Lethal global wars over resources, possibly encompassing a new generalised racism, coupled with violently repressive capitalist dictatorships, and a generalised victory of nihilism — such that we lose the capacity, for example, to see the moral horror of a free market in live organ transplants – may be the other result (anyone scoffing at this apocalyptic scenario should imagine they are reading it in 1909, in, say, Warsaw, by way of comparison). In that case, by the end of the century, the planet may be a giant charnel house. There is either going to be a victory of a genuinely democratic and human system, or a barbarism.

In that respect, a left vision grounds itself ethically on the notion — promulgated in the great religions, secularised by Kant – that humans should treated each other as ends, not means.

At a social level that decisively rejects any sort of classical liberal or neoliberal approach which is indifferent to economic relationships and equality in their conception of freedom. It subordinates property, etc to a wider conception of freedom. That someone can open a flower shop if they want to is an expression of freedom.
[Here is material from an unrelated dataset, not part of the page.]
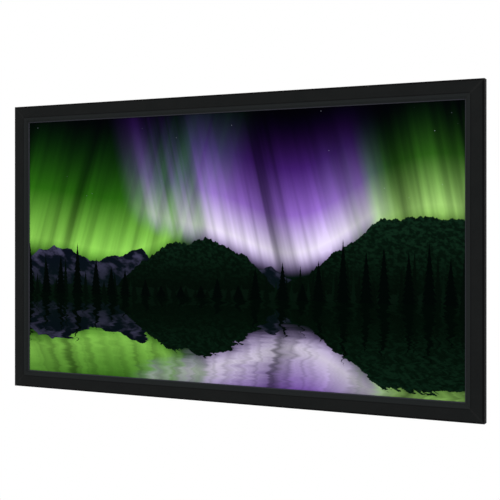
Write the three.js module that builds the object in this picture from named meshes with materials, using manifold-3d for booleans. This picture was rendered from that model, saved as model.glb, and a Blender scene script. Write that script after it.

That a bank owns our airports is an expression of its opposite.

At a cultural level, that implies that one has to stand up for a permanently decommodified areas of society — institutions such as childcare, crime and punishment, education (that does not rule out non-government education however) and so on. It implies not a defensive reaction to commodification, but a positive insistence that some things need to be outside of the market for there to be a culture, for the market to sit within the polis, and not vice-versa.

Clearly many of us have assumed too much in focusing on critical accounts of the contemporary world, and not enough of alternative visions – if the anodyne and idealess series of articles in the Oz over the past week is anything to go by.

As I noted, the choice appears to be deliberate — or maybe it is simply that the editors are as unimaginative and timid as the contributors they chose. Whatever the case, it’s clear that some of us are going to have to be more vocal and explicit about possible futures.